- Provided records -

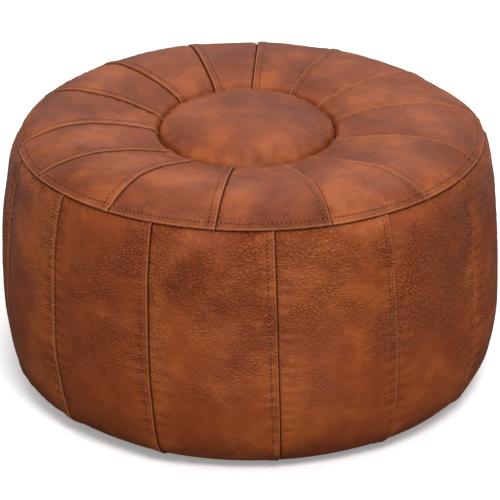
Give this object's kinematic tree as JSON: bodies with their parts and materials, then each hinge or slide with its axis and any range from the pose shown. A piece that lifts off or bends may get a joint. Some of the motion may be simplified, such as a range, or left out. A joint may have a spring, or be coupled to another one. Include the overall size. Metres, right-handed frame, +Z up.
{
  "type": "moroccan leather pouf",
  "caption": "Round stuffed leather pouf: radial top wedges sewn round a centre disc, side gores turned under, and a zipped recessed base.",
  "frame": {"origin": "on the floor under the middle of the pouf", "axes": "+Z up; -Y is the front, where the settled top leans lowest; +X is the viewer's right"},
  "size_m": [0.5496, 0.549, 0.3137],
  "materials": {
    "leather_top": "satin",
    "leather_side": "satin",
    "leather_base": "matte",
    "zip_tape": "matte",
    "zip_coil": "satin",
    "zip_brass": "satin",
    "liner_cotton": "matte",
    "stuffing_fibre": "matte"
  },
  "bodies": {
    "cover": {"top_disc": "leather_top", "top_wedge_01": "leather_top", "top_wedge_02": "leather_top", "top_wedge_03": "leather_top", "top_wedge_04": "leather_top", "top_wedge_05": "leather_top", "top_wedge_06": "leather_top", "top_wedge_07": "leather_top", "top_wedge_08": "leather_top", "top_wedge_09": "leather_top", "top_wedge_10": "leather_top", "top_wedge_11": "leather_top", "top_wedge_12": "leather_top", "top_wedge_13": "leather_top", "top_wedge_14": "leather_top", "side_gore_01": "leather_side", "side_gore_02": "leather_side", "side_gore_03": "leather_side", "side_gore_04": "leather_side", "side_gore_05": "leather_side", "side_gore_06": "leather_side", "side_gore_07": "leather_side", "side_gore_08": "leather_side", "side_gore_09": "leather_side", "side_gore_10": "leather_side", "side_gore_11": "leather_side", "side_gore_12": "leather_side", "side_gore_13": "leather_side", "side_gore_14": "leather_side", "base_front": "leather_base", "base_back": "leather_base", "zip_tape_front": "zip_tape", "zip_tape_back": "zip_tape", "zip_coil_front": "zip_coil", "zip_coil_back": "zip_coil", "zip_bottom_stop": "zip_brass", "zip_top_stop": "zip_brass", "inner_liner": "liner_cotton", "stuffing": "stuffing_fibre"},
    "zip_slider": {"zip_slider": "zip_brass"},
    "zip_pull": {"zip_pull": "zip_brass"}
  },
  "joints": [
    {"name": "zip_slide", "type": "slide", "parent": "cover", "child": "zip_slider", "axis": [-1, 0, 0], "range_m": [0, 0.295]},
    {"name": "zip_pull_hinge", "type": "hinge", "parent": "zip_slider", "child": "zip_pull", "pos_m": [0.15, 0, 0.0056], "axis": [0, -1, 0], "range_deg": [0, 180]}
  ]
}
---
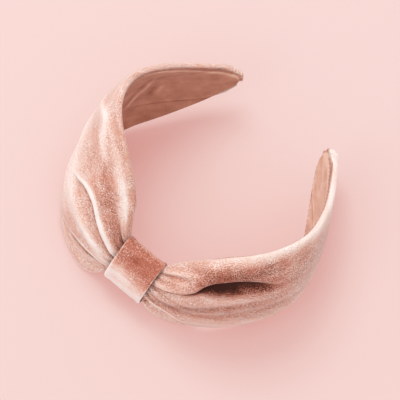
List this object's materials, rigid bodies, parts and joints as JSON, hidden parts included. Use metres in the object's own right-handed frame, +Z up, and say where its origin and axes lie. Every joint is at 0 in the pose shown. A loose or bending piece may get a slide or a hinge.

- The problem -
From the data above, show each line that contains "axes".

- Reply to the task -
  "frame": {"origin": "on the floor under the middle of the pouf", "axes": "+Z up; -Y is the front, where the settled top leans lowest; +X is the viewer's right"},
List this object's materials, rigid bodies, parts and joints as JSON, hidden parts included. Use metres in the object's own right-handed frame, +Z up, and say where its origin and axes lie. Every joint is at 0 in the pose shown. A loose or bending piece may get a slide or a hinge.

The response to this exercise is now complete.